In 2010, Coetzee was made an international ambassador for Adelaide Writers' Week, along with American novelist Susanna Moore and English poet Michael Hulse.[66]

Coetzee is patron of the J. M. Coetzee Centre for Creative Practice (JMCCCP), a research centre and cultural hub founded at the University of Adelaide in 2015. The centre runs workshops with the aim of providing "a stimulating environment for emerging and established writers, scholars and musicians". Coetzee's work provides particular inspiration to encourage engagement with social and political issues, as well as music. The centre was established in 2015.[67]

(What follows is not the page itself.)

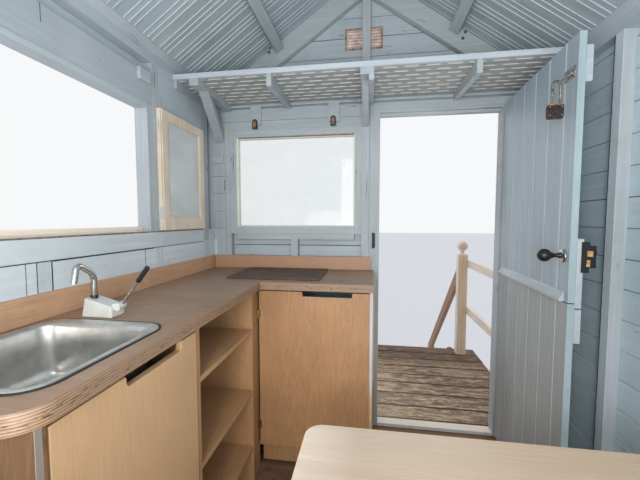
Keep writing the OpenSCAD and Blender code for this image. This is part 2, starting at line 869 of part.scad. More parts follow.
legs();
floor_bearers();
joists();
floor();
sole_plates();
side_studs();
end_studs();
rails();
gable_rafters();
side_walls();
wall_bands();
front_wall_piers();
front_gable();
back_wall();
roof_timbers();
roof_sheets();
ridge_cap();
barge_boards();
gable_vent();
door_jambs();
door_head();
threshold();
door_leaf_lower();
door_leaf_upper();
door_ledges();
door_ironwork();
door_hooks();
window_frames();
window_glass();
casement_frames();
shelf_slats();
shelf_bearers();
worktop();
upstand();
sink();
hob_lid();
tap();
tap_lever();
kitchen_panels();
kitchen_shelves();
sink_cupboard_door();
front_cupboard_door();
table_top();
table_legs();
deck_boards();
deck_beams();
balustrade_posts();
balustrade_rails();
step_strings();
step_treads();
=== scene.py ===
# Looks of the beach hut. Sizes are millimetres of the room: x across, y from the room face of
# the front studs, z from the room floor. Places inside materials are metres of the frame.
import json
import math
import random

import bpy
import bmesh
from mathutils import Matrix, Vector

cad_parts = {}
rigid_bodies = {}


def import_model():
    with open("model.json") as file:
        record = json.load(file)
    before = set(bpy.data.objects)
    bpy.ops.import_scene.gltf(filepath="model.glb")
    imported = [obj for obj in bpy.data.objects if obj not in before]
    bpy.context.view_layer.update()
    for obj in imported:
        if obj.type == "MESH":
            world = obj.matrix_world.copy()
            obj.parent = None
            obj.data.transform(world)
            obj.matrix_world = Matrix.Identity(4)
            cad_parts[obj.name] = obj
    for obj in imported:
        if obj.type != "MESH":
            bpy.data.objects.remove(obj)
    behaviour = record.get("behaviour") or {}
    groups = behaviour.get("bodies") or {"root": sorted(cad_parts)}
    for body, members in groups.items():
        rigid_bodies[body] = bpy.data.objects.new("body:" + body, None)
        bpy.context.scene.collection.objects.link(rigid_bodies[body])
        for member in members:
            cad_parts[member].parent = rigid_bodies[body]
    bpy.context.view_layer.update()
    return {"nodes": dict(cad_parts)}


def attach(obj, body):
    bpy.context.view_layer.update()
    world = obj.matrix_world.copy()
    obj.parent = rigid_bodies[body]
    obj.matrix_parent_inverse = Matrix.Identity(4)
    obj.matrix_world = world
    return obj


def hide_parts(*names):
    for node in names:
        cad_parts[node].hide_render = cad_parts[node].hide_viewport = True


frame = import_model()
rnd = random.Random(7)
X, Y, Z = range(3)

# Room, walls and roof
HALF = 915.0
DEPTH = 2440.0
STUD = 45.0
BOARD = 15.0
WALL = STUD + BOARD
OUT = HALF + WALL
FOOT = -140.0
PLATE = 1892.0
RIDGE = 2579.69
TAN = math.tan(math.radians(35))
COS = math.cos(math.radians(35))
STUD_FACE_Y = 37.25
FLOOR_Z = 1150.0

# Openings in the walls: from, to, foot, head
DOORWAY = (-773.5, -22.5, -1.0, 1818.0)
FRONT_WINDOW = (22.5, 804.5, 1129.0, 1737.0)
SIDE_WINDOW = (552.0, 1366.0, 1127.0, 1709.0)
VENT = (-92.0, 122.0, 2174.7, 2296.7)

# The stable door has its own millimetres: x along the leaf from the hinge pin, y towards the room
DOOR = Matrix.Translation((-740.5, 30, 0)) @ Matrix.Rotation(math.radians(87), 4, "Z")
OUTER, INNER = -25.0, 17.0
LEAF_T = 22.0


def to_frame(p):
    return (p[0] / 1000, (p[1] + STUD_FACE_Y) / 1000, (p[2] + FLOOR_Z) / 1000)


def under_roof(x):
    return RIDGE - abs(x) * TAN


def turn(first, last, steps):
    """Angles in radians from first to last degrees, both included."""
    return [math.radians(first + (last - first) * k / steps) for k in range(steps + 1)]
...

In November 2014, Coetzee was honoured with a three-day academic conference, "JM Coetzee in the World", in Adelaide. It was called "the culmination of an enormous collaborative effort and the first event of its kind in Australia" and "a reflection of the deep esteem in which John Coetzee is held by Australian academia".[68]

From 9 to 10 November 2023, a celebration of Nobel Prize in Literature anniversaries, commemorating the winning of the prize by Coetzee in 2003 and Patrick White in 1973, was organised by the head of JMCCCP, Anne Pender, and held by the University of Adelaide. The program included several events over two days, including readings in the reading room of the Barr Smith Library by Coetzee, Christos Tsiolkas, Patrick Flanery, Helen Garner, Brian Castro, and others; music by Anna Goldsworthy and Paul Grabowsky; and screenings of Disgrace and The Eye of the Storm, which included talks by the filmmakers, at the Palace Nova Eastend Cinema.[69][70]